Recentemente Papa Francesco ha canonizzato il Vescovo Oscar Romero ucciso mentre celebrava la
Messa e fu ucciso per aver difeso la libertà del suo popolo e i diritti degli operai contro la
prepotenza del governo dittatoriale. Egli è chiamato il “Santo dell’America latina”. Questi
rivolgendosi ai suoi fedeli diceva: “Una religione di messe domenicali, ma di settimane ingiuste non
piace al Signore, una religione piena di preghiere, ma senza denunciare le ingiustizie non è
cristiana”. Insieme con Oscar Romero è stato proclamato santo anche Paolo VI, il papa della
modernità, che ha aperto la Chiesa verso il mondo. Questo Papa sosteneva che per amare realmente
gli uomini e le donne non basta l’accoglienza e neppure garantire loro il pane e la casa, occorre
lottare contro una economia che rende i ricchi sempre più ricchi e i poveri sempre più poveri. Per
questo affermava: “La carità o è politica o non è carità”. L’impegno politico per la giustizia è un
modo esigente di vivere la fede.
I santi non vanno visti quindi come intercessori ma come ispiratori, devono ispirare la nostra vita ad
amare le persone e a lottare contro ogni povertà.

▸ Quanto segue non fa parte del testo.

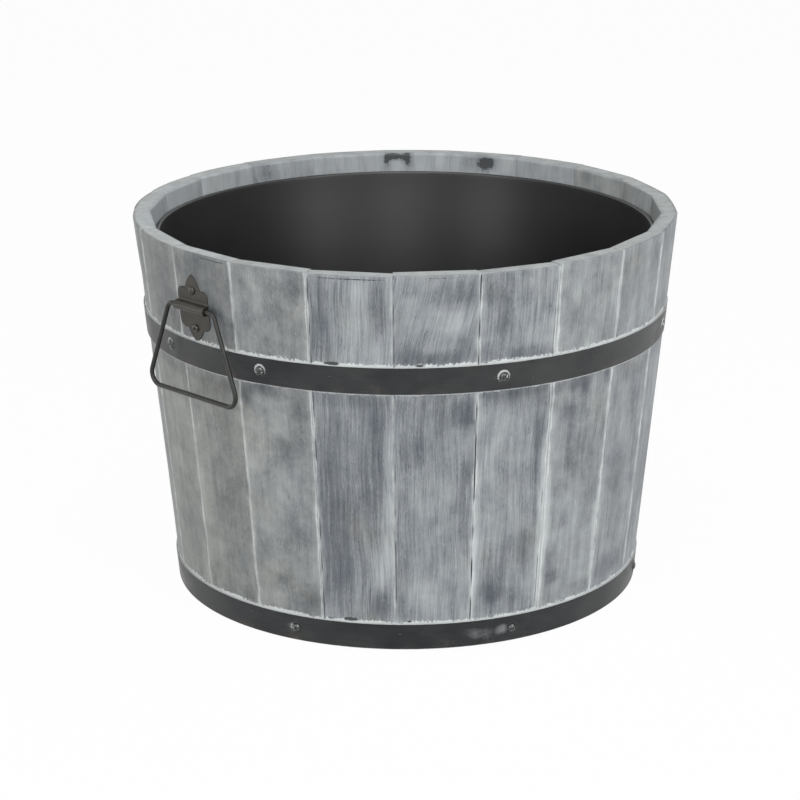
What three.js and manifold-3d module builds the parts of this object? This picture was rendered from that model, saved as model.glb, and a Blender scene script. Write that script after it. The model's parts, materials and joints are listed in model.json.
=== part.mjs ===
// A half-barrel planter: tapered staves drawn together by two steel hoops, a plank base let into a
// groove round the inside, a lift-out liner, and two drop handles on formed strap plates.
// Millimetres, +Z up, floor at z = 0, handles at -X and +X.
import * as THREE from "three";
import { mergeVertices } from "three/addons/utils/BufferGeometryUtils.js";
import Module from "manifold-3d";

const wasm = await Module();
wasm.setup();

// ---------------------------------------------------------------- driving dimensions
const seat = 0.3; // clearance kept between pieces that rest on each other
const roundSides = 10; // facets round a screw, rivet, dimple or hole

const staveCount = 21;
const barrelHeight = 334; // at the low side of the rim
const rimRise = 3.2; // how much higher the rim is at the other side, because it was sawn out of level
const rimLowSide = -40; // degrees from the front
const sawnShort = new Map([
  [-4, 0.4],
  [-3, 1],
  [-1, 0.7],
]); // staves, counted from the front, that stop short of their neighbours
const rimRadius = 240; // to the outer corners of the staves
const baseRadius = 208.5;
const staveThickness = 14.5;
const jointChamfer = 1.6; // V-joint between neighbours, on the outside
const innerChamfer = 0.4;
const endRounding = 1.2; // eased edges of the stave ends

const grooveFloor = 28; // croze groove that holds the base
const grooveDepth = 4;
const boardCount = 5;
const boardThickness = 12;
const drainGap = 4; // left open between base boards

const hoopWidth = 24;
const hoopThickness = 1;
const hoopSides = 3 * staveCount; // facets round a hoop, which is bent to a true round
const lowerHoopMiddle = 12.6;
const upperHoopMiddle = 244.5;
const lapLength = 44; // riveted overlap, at the back
const lapStave = 10;
const rivetSpacing = 22;
const rivetRadius = 2.2;
const rivetHeadRadius = 4.6;
const rivetHeadHeight = 2;

const screwHeadRadius = 3.4;
const screwHeadHeight = 2.1;
const screwRadius = 1.7;
const screwGrip = 11; // depth in the wood
const boreClearance = 0.35;
const dimpleRadius = 5; // raised lip pressed round each hoop screw
const dimpleWall = 1.1;
const dimpleHeight = 0.7;
const upperHoopScrews = [-99.3, -71.5, -20, 34.2, 71.5, 99.3, 152, -152]; // degrees from the front
const lowerHoopScrews = [-67, -15, 37, 89, 141, -167, -133];

const linerLipHeight = 320.5;
const linerLipRadius = 220.4;
const linerWall = 2.2;
const linerFootRadius = 184;
const linerFootCorner = 14;
const linerLip = 3.4; // height and reach of the lip bead

const handleStave = 5; // counted from the front, each way
const handleShift = 13; // from the middle of the stave, away from the front
const pivotHeight = 287;
const pivotLift = 5; // wire centre, out from the stave
const plateThickness = 1.5;
const plateHalfWidth = 18.9;
const upperLeaf = { tip: 28, lobe: 15.6, lobeRadius: 6.5, screw: 14.2 };
const lowerLeaf = { tip: 31, lobe: 20, lobeRadius: 8.8, screw: 18.8 };
const wireRadius = 2;
const knuckleClearance = 0.4;
const bail = { topHalf: 28.5, bottomHalf: 59, drop: 76.5, topBend: 7, bottomBend: 10 };

// ---------------------------------------------------------------- worked out from them
const staveAngle = (2 * Math.PI) / staveCount;
const halfAngle = staveAngle / 2;
const rimFlat = rimRadius * Math.cos(halfAngle);
const baseFlat = baseRadius * Math.cos(halfAngle);
const faceLean = Math.atan2(rimFlat - baseFlat, barrelHeight);
const hoopAtFoot = hoopInnerAt(0);
const hoopLean = Math.atan2(hoopInnerAt(barrelHeight) - hoopAtFoot, barrelHeight);
const boardTop = grooveFloor + seat + boardThickness;

/** A finish whose flats and bends shade as separate faces. */
function finish(look) {
  return new THREE.MeshStandardMaterial({ flatShading: true, ...look });
}

const paintedWood = finish({ color: 0x999da0, roughness: 0.75 });
const bareWood = finish({ color: 0x8d8a83, roughness: 0.85 });
const hoopSteel = finish({ color: 0x3b3d3f, roughness: 0.45, metalness: 0.6 });
const linerPlastic = finish({ color: 0x2c2e30, roughness: 0.5 });
const handleIron = finish({ color: 0x37332e, roughness: 0.5, metalness: 0.6 });
const screwSteel = finish({ color: 0x5d5e5d, roughness: 0.45, metalness: 0.7 });

/** Distance from the barrel's axis to the flat outer faces at a height. */
function flatAt(height) {
  return baseFlat + ((rimFlat - baseFlat) * height) / barrelHeight;
}

/** Height of a stave's top. */
function staveTop(index) {
  const round = index * staveAngle - THREE.MathUtils.degToRad(rimLowSide);
  return barrelHeight + (rimRise * (1 - Math.cos(round))) / 2 - (sawnShort.get(index) ?? 0);
}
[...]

I santi sono persone umane. Essere persone umane vuol dire essere segnati da vulnerabilità e
fragilità. Non erano persone senza peccati, ma dei credenti che nonostante le loro debolezze e
fragilità si affidavano alla misericordia di Dio.
I santi non solo erano vulnerabili, ma realmente vulnerati, feriti, ma che hanno trovato in Dio la
forza di affrontare la loro debolezza. Ammettere di essere deboli e peccatori vuol dire sentirsi più
umani e più compassionevoli. Accettare di essere imperfetti e saper vivere nell’imperfezione è
amare sé stessi come si è senza pretendere la perfezione.
Perché una festa di tutti i santi? Forse il primo motivo è sollecitare in tutti i cristiani
l’impegno a camminare verso la santità. Anche il Concilio Vaticano II afferma che tutti, nella
chiesa, sono chiamati alla santità e che la santità appartiene alla vocazione di ognuno: questa festa è
dunque un’evocazione di questo impegno e di questo cammino di cui parla Papa Francesco in
“Gaudete et exultate”.
Però, a mio parere, vi è un secondo recondito e positivo motivo alla base di questa festa.
I santi non sono solo quelli canonizzati, quelli riconosciuti dal Papa. Ce ne sono molti altri, magari
anche più grandi di quelli riconosciuti, vissuti nel silenzio, che hanno operato senza molta visibilità,
o che non hanno avuto un gruppo di persone che sostenesse la loro causa, anche a livello economico
oltre che di pressione istituzionale.
Molti santi detti “profetici” non sono stati dichiarati santi perché, pur essendo ancorati fortemente
nella preghiera, nella fede, nella passione per l’uomo, si sono mostrati critici verso forme poco
evangeliche dell’istituzione ecclesiastica. Questi santi hanno avuto magari l’ardire di contestare
certe scelte e certi metodi di vivere anche all’interno della stessa Chiesa. Essi non saranno mai
dichiarati santi, perché non allineati; nonostante ciò la Chiesa intuisce che davanti a Dio lo sono, e
forse in maniera più piena e più vera di tanti altri che hanno avuto l’onore degli altari. Essa
percepisce che i criteri ecclesiastici di santità, non sempre corrispondono ai criteri di Dio e quindi
ha ritenuto importante proporre una festa in cui anche i santi non canonicamente riconosciuti,
vengano esaltati.
Ci sono ancora i santi? Quante mamme e quanti papà hanno lavorato per la famiglia,
hanno amato la loro parrocchia, hanno vissuto il senso della solidarietà e dell’ospitalità verso tutti
con amore e abnegazione! Essi sono dei veri santi. Quanti preti hanno speso la loro esistenza nel
servizio della comunità, molte volte non capiti dalla gente, incompresi dall’autorità religiosa;
eppure sono rimasti fedeli al loro impegno. Essi sono dei veri santi. Quanti politici o sindacalisti
hanno saputo mettere al centro il bene comune, e non i propri interessi, e si sono prodigati anche di
fronte al dissenso, all’ostilità, a promuovere i diritti di tutti e a difendere la dignità dei poveri. Essi
sono realmente santi. La santità è più diffusa di quanto si pensi perché vi sono molte persone che
sanno mettere al centro non il proprio io, ma l’altro. Questo segna il cammino verso la santità. La
prima beatitudine “Beati i poveri in spirito, perché di essi è il regno dei cieli” esprime proprio
questo. Povero non è tanto colui che non possiede, ma colui che non si possiede: colui che non
cerca i propri interessi, che non tenta di fare carriera a tutti i costi, che non cerca la propria
affermazione, ma colui che persegue gli interessi degli altri, la loro affermazione, la loro
promozione.
Due piccoli impegni:
- Riconoscere che ci sono santi, come i profeti, che non sono dichiarati tali, ma lo sono
davanti a Dio e alla comunità. - I santi, non sono tanto intercessori, ma ispiratori.